Firms have been establishing new offices or beefing up their existing offices, typically in Luxembourg and Dublin. A study by think tank New Financial, published March 11, found that 75 money management firms have announced relocation plans. Some 43% of them selected Dublin as a new hub for their EU business, followed by 35% that chose Luxembourg, while 7% picked Frankfurt and 7% picked Paris.
Ms. Cawley said among the factors driving cost expectations talked about in the last 12 months is the "concept of substance," meaning the types of roles that are expected to be located in Europe, potentially including risk managers, portfolio managers and compliance staff.
But she said: "People aren't closing offices. The reality is that London will remain the main hub."
Ms. Cawley said managers are working out if they need to have "substance" in these new offices and the ongoing costs of regulated licenses and costs in the new jurisdictions where they have relocated. "The cost will be different for different firms," depending on their individual circumstances, she said.
But Ms. Cawley noted: "Increasingly, the message we are getting is that it is getting harder to find people to fill these roles," as the job market in places like Luxembourg is small.
Sources said staff holding distribution roles are particularly vulnerable to Brexit. In the absence of equivalence with EU markets, London-based sales managers will need to be located in the country of their clients. To tackle a lack of sales staff on the ground, managers are looking at substitute measures to obtaining enhanced licenses.
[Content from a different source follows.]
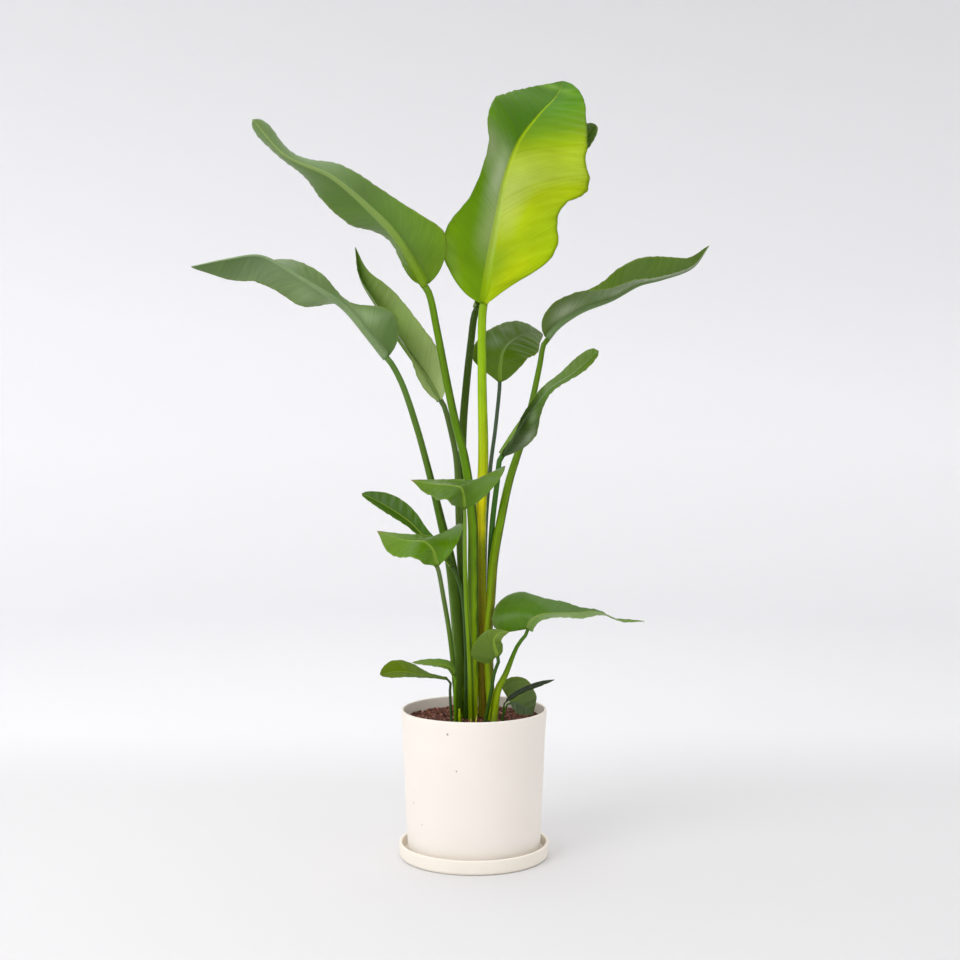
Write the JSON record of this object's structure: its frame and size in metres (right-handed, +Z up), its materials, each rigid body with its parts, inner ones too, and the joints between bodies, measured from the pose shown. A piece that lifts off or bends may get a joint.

Ms. Cawley said that "certainly some firms are reticent about changing their structures and will look at alternative pathways."
Firms may choose to appoint "placement agents" or find third-party distributors instead of transferring distribution staff to Europe, she added.
Deirdre Flood, head of distribution at Wells Fargo Asset Management in London, said: "We are not relocating them on full-term basis yet but we are looking for client-facing people to go on six-month assignments to Europe until we have greater visibility into how the future will look."